Set down exactly the lines from the one with "Keep writing the" to the one with "return (crosses &", both included, and no line outside that range.

▶ _DATA LISTING_:
* * *

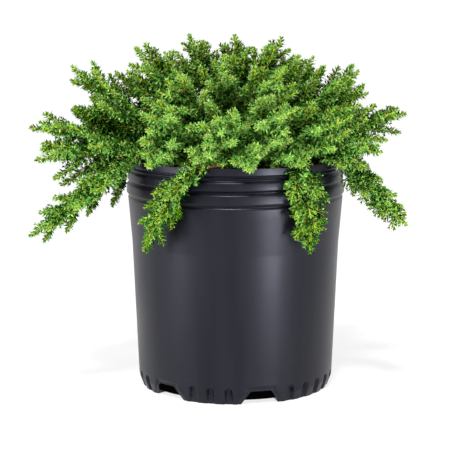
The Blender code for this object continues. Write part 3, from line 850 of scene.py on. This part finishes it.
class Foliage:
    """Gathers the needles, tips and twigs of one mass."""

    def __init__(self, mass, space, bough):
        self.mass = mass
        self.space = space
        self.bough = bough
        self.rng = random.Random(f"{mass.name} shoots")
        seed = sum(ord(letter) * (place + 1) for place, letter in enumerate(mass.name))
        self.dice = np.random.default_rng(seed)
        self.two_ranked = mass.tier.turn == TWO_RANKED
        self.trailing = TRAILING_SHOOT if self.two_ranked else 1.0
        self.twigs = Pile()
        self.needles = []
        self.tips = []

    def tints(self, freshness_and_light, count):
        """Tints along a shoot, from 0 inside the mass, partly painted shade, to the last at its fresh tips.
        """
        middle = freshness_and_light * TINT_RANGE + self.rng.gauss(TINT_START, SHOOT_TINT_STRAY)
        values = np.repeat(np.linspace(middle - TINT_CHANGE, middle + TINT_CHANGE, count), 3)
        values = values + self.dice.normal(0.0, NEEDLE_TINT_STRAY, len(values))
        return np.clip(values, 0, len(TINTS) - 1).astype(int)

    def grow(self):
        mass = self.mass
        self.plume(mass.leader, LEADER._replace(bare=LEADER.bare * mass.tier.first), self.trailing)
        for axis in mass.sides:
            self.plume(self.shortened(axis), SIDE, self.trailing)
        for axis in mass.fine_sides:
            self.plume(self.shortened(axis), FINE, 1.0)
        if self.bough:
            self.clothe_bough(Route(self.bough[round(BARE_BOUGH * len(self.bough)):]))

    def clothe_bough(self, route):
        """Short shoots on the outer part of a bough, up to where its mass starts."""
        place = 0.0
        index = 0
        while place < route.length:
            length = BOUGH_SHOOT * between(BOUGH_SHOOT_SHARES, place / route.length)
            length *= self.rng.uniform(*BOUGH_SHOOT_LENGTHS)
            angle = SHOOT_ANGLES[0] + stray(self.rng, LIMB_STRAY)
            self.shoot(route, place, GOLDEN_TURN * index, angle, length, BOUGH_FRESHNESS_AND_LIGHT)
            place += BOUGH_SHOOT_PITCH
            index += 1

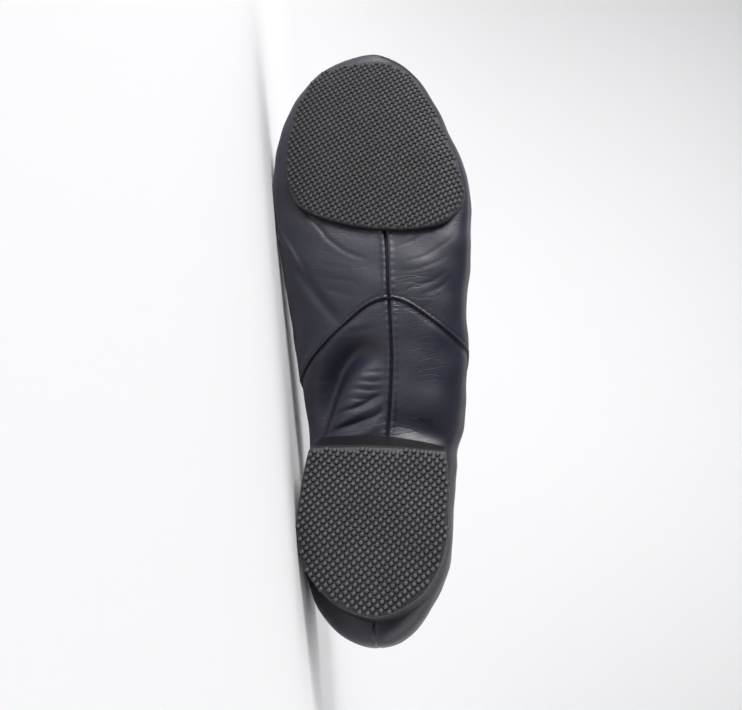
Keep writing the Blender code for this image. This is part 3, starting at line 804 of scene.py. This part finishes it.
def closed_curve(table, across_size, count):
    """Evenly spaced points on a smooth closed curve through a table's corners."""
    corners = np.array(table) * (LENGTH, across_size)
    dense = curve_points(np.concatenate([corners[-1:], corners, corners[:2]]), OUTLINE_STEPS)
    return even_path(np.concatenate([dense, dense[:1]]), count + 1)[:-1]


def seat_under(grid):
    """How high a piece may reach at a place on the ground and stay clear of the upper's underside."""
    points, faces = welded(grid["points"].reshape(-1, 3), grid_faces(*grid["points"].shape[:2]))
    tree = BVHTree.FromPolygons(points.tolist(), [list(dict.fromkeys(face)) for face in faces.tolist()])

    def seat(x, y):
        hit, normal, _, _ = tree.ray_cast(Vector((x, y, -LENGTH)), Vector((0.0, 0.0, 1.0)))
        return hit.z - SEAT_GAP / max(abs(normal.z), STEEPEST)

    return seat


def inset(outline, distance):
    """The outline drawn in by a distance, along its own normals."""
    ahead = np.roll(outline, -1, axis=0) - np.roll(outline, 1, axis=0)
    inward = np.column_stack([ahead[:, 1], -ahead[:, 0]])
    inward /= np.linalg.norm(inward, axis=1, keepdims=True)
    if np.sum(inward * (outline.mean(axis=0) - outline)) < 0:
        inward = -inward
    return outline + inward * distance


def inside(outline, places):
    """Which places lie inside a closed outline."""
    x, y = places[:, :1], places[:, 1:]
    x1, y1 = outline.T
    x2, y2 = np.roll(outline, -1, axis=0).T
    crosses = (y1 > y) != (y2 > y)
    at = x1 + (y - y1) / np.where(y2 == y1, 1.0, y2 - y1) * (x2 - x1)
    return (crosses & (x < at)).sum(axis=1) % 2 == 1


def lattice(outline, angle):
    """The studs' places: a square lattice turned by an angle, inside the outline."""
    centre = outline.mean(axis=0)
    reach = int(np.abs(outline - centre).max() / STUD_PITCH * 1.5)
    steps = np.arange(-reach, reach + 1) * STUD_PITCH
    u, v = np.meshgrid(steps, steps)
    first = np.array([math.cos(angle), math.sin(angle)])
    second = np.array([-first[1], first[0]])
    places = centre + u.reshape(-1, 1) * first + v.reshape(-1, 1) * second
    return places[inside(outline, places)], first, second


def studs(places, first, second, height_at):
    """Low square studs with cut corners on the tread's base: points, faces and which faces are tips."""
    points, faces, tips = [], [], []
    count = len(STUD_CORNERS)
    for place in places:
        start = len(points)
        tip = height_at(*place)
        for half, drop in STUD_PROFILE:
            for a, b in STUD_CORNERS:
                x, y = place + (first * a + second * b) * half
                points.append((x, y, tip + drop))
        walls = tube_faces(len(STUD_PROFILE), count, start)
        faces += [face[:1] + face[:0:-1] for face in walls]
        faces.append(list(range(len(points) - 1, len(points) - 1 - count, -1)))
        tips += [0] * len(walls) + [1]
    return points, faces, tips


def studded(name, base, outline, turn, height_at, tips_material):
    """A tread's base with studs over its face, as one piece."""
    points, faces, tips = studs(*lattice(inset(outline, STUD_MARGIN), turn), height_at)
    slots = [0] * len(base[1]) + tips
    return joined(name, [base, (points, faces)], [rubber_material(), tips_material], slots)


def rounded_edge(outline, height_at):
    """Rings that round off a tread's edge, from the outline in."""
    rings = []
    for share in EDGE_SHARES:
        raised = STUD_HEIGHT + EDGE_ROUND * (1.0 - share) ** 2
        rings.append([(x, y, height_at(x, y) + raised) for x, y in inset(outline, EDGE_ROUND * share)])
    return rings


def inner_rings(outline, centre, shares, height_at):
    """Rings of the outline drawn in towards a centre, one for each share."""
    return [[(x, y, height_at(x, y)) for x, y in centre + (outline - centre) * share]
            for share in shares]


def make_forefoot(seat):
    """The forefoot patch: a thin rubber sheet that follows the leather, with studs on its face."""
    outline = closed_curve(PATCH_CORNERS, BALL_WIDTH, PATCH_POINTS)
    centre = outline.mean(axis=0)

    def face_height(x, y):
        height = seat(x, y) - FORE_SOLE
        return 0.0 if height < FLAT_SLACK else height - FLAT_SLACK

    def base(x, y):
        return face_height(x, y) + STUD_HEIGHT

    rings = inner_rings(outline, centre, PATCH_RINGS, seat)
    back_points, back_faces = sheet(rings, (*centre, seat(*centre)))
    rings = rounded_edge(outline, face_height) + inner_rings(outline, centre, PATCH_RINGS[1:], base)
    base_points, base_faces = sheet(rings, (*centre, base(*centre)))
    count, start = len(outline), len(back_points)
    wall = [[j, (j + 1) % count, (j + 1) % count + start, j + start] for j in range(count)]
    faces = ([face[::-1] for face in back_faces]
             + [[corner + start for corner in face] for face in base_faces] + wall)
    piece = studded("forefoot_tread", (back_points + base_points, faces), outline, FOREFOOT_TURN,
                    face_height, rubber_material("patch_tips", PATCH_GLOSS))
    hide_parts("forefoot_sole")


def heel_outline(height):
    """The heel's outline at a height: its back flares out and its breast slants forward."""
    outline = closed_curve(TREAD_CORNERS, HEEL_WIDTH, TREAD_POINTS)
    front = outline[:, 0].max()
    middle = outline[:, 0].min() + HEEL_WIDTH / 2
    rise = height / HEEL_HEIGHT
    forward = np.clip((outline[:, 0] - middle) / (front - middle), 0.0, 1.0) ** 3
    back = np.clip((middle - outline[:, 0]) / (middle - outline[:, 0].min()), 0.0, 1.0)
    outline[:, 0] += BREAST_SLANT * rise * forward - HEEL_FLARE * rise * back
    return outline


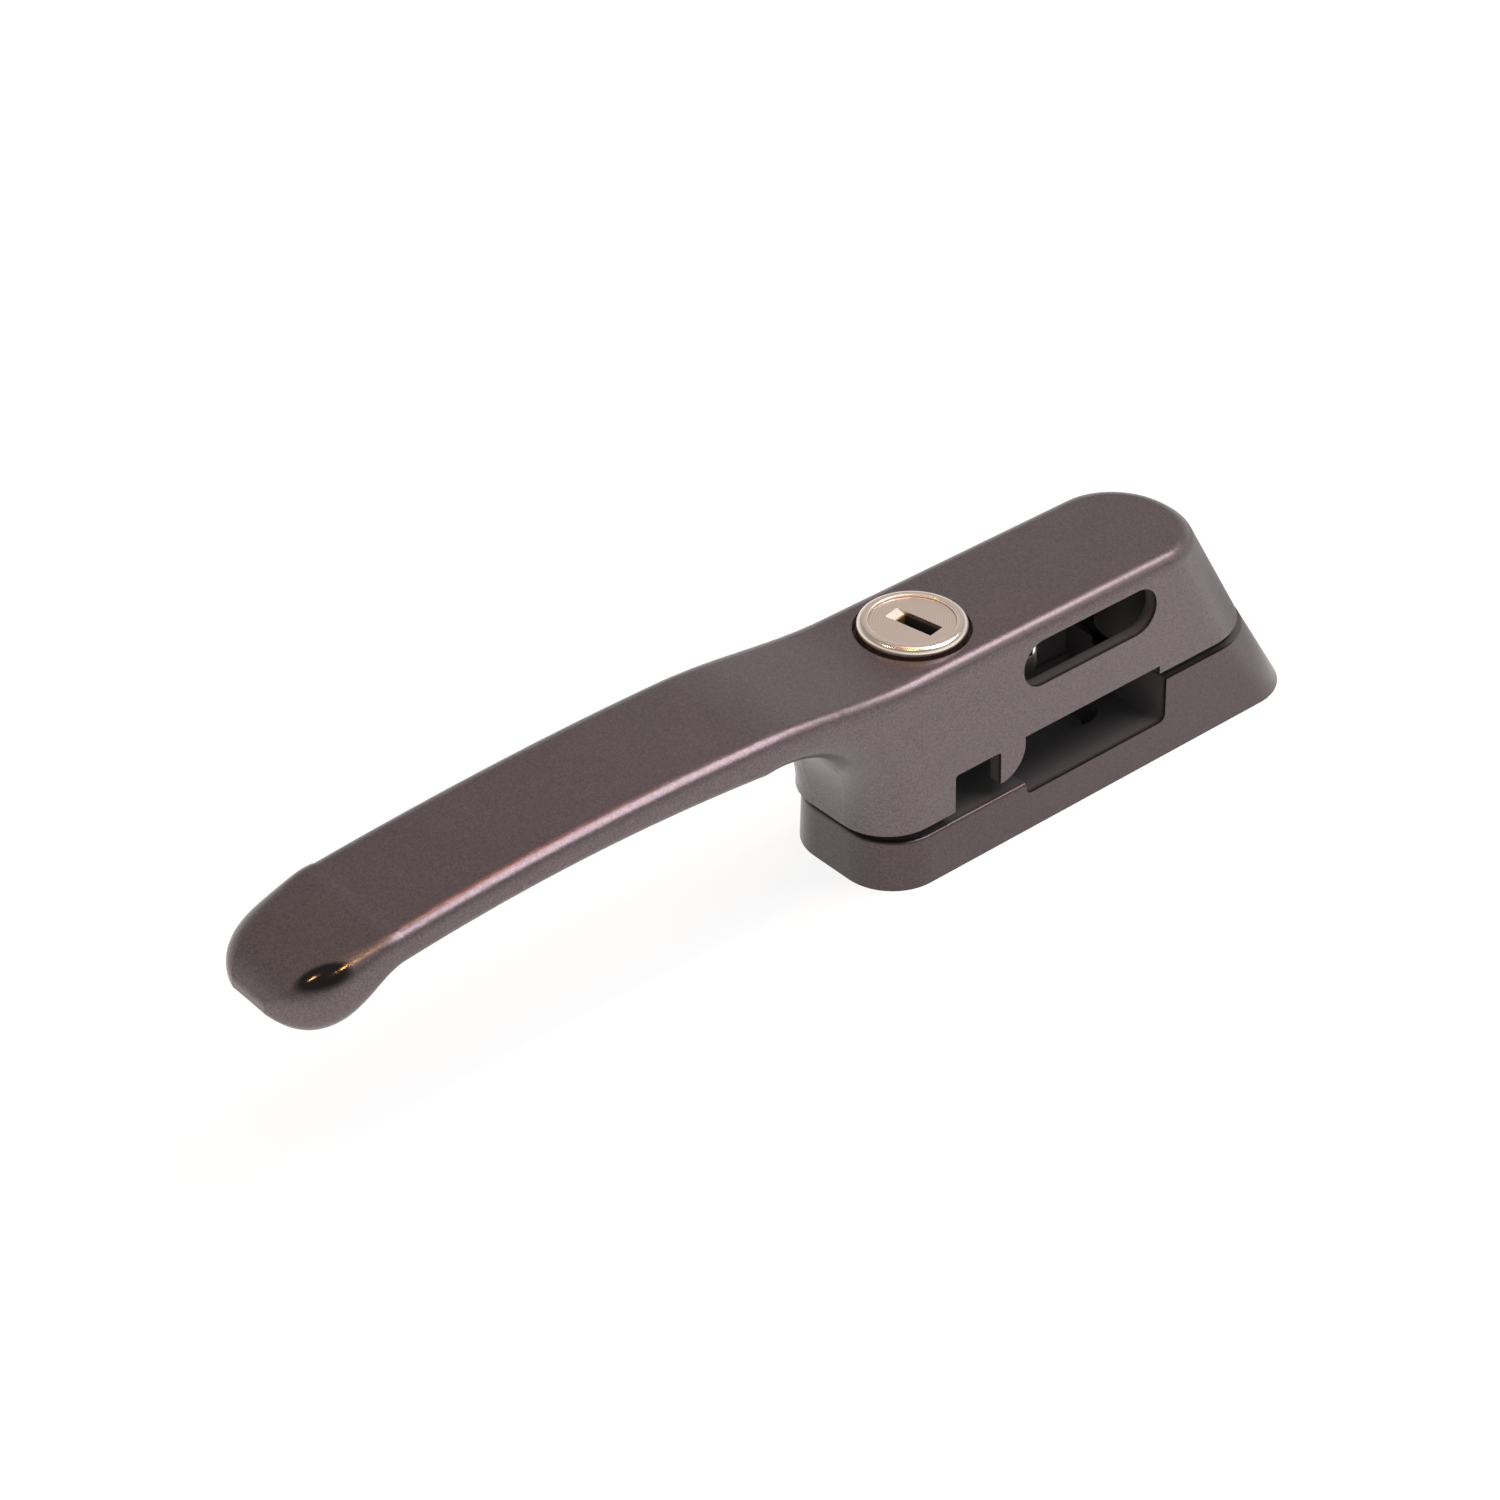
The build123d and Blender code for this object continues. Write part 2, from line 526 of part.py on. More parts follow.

* * *

▶ _THE RESULT_:
Keep writing the Blender code for this image. This is part 3, starting at line 804 of scene.py. This part finishes it.
def closed_curve(table, across_size, count):
    """Evenly spaced points on a smooth closed curve through a table's corners."""
    corners = np.array(table) * (LENGTH, across_size)
    dense = curve_points(np.concatenate([corners[-1:], corners, corners[:2]]), OUTLINE_STEPS)
    return even_path(np.concatenate([dense, dense[:1]]), count + 1)[:-1]


def seat_under(grid):
    """How high a piece may reach at a place on the ground and stay clear of the upper's underside."""
    points, faces = welded(grid["points"].reshape(-1, 3), grid_faces(*grid["points"].shape[:2]))
    tree = BVHTree.FromPolygons(points.tolist(), [list(dict.fromkeys(face)) for face in faces.tolist()])

    def seat(x, y):
        hit, normal, _, _ = tree.ray_cast(Vector((x, y, -LENGTH)), Vector((0.0, 0.0, 1.0)))
        return hit.z - SEAT_GAP / max(abs(normal.z), STEEPEST)

    return seat


def inset(outline, distance):
    """The outline drawn in by a distance, along its own normals."""
    ahead = np.roll(outline, -1, axis=0) - np.roll(outline, 1, axis=0)
    inward = np.column_stack([ahead[:, 1], -ahead[:, 0]])
    inward /= np.linalg.norm(inward, axis=1, keepdims=True)
    if np.sum(inward * (outline.mean(axis=0) - outline)) < 0:
        inward = -inward
    return outline + inward * distance


def inside(outline, places):
    """Which places lie inside a closed outline."""
    x, y = places[:, :1], places[:, 1:]
    x1, y1 = outline.T
    x2, y2 = np.roll(outline, -1, axis=0).T
    crosses = (y1 > y) != (y2 > y)
    at = x1 + (y - y1) / np.where(y2 == y1, 1.0, y2 - y1) * (x2 - x1)
    return (crosses & (x < at)).sum(axis=1) % 2 == 1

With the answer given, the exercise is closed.